Mais il a aussi tenté de rassurer. « N’ayez pas peur de moi. On dit que je suis radical parce que je veux attaquer les problèmes du pays à la racine », a-t-il déclaré.

Et même s’il a dit dans ses dernières interviews qu’il n’avait pas encore pris de décision définitive sur une candidature, Lula a lancé les grandes manœuvres politiques.

Au début du mois, il s’est rendu à Brasilia pour une série de rencontres avec des personnalités politiques qui comptent, de gauche comme de droite.

Lula a ensuite déjeuné à Sao Paulo avec son prédécesseur de centre droit Fernando Henrique Cardoso (1995-2001), qui l’a battu lors de deux élections présidentielles.

Ils ont laissé les anciennes rivalités de côté le temps d’une photo publiée sur les réseaux sociaux et M. Cardoso a assuré qu’il le soutiendrait s’il arrivait au second tour face à Bolsonaro.  

« Nous avons déjà vu des résultats immédiats de ces rencontres, en ce qui concerne les élites politiques. Des leaders de nombreux partis lui ont tressé des louanges ou ont au moins été cordiaux avec lui », estime Mayra Goulart, politologue de l’Université Fédérale de Rio de Janeiro.

Lula, qui a déjà disputé cinq élections présidentielles, a connu trois défaites cuisantes avant d’accéder à la fonction suprême.

Lors de la campagne de 2002, il avait misé sur un changement de son image : barbe finement taillée, quelques kilos en moins et modération de son discours.

Devenu président, il a accepté de nombreux compromis avec les marchés, profitant du boom économique pour lancer d’ambitieux programmes qui ont fait sortir des millions de Brésiliens de la pauvreté.

Quand il a passé le témoin à Dilma Rousseff, sa popularité tournait autour des 80 %.

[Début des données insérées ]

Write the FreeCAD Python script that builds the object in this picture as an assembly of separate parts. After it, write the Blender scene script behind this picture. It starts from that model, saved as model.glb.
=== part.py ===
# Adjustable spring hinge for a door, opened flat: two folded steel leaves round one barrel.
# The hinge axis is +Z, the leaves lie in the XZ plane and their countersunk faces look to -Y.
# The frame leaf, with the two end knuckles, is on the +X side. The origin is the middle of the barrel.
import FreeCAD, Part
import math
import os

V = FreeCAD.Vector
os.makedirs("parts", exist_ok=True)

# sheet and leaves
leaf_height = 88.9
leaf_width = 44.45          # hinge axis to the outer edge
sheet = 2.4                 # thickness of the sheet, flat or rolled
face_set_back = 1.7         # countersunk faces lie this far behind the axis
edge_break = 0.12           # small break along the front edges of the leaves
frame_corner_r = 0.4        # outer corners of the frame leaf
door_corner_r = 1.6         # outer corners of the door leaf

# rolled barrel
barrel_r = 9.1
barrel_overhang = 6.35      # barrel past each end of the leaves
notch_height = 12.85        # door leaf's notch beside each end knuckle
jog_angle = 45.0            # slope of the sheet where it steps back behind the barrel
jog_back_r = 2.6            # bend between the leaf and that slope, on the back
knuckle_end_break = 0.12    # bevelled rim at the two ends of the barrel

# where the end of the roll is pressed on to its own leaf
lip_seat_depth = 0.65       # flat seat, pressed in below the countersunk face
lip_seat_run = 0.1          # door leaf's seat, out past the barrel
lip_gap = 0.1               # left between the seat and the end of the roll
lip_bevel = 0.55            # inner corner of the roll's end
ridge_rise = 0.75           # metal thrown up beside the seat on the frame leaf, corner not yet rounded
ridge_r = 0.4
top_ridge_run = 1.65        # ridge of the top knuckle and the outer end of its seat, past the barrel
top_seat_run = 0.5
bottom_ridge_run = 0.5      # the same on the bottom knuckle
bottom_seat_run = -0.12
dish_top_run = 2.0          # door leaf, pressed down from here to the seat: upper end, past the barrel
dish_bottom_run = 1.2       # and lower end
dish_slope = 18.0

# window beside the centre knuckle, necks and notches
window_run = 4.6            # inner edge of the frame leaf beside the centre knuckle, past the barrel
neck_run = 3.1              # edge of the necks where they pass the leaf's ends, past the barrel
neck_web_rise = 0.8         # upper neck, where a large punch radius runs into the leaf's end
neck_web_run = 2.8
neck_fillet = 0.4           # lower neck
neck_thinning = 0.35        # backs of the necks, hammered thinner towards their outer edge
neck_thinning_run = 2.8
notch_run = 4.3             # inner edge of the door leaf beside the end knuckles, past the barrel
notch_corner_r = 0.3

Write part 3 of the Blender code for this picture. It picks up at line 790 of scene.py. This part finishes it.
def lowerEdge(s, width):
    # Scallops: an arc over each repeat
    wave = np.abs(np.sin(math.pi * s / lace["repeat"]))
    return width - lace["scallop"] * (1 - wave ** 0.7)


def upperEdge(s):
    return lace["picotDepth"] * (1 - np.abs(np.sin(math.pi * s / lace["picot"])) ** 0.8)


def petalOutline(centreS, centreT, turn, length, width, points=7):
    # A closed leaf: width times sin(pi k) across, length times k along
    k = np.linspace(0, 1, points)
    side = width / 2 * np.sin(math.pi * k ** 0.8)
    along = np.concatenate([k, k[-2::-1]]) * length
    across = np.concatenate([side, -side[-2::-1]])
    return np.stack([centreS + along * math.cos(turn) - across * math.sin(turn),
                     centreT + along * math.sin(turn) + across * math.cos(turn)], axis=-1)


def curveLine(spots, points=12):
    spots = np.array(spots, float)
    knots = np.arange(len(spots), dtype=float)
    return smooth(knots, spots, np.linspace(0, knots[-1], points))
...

« Candidats de la troisième voie »

Mais aujourd’hui, des millions de Brésiliens ne veulent ni de Lula ni de Jair Bolsonaro. Comme en 2018, quelque 30 % des électeurs vont s’abstenir ou voter blanc ou nul. Sur les 70 % restants, les sondages indiquent que Bolsonaro et Lula auront chacun 25 %.

« Un centriste aura beaucoup de mal à s’imposer », estiment les consultants d’Eurasia Group.

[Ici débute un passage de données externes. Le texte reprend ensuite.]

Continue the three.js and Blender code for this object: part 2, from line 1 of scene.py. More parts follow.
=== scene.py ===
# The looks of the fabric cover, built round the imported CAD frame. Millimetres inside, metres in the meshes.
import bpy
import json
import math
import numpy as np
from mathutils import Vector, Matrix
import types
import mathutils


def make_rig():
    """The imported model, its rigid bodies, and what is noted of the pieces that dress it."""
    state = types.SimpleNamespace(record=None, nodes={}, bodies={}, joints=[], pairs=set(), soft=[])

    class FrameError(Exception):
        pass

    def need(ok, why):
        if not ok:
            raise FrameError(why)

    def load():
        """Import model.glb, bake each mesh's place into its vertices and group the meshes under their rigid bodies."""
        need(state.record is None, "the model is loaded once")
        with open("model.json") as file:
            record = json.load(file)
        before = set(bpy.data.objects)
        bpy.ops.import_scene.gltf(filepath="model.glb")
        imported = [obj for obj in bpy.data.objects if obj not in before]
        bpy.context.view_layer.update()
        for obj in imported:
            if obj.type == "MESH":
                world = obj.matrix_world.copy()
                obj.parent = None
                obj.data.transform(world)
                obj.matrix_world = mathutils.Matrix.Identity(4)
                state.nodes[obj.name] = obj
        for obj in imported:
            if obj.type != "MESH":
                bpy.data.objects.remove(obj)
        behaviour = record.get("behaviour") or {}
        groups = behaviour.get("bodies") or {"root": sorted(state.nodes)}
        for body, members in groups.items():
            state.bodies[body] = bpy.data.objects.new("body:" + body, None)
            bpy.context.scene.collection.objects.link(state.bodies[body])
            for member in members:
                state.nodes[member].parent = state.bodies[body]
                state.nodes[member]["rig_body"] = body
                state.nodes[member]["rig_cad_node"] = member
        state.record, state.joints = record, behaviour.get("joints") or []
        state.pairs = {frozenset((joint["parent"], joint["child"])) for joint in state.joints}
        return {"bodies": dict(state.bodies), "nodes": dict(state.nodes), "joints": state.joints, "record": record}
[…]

Déjà se bousculent les candidats possibles : gouverneur, ex-ministre, patron d’entreprise, homme de télévision, et même un ex-juge, Sergio Moro, celui-là même qui avait fait emprisonner Lula, et fut ministre du gouvernement Bolsonaro avant d’en démissionner.

« Le secteur qui crée le plus d’emplois au Brésil est celui des candidats de la troisième voie », a ironisé le magazine Veja.

Beaucoup sont à peine connus au plan national. Lula, lui, pour son retour, voit au-delà des frontières : il a donné des interviews au Guardian britannique et à la star de la chaîne américaine CNN, Christiane Amanpour.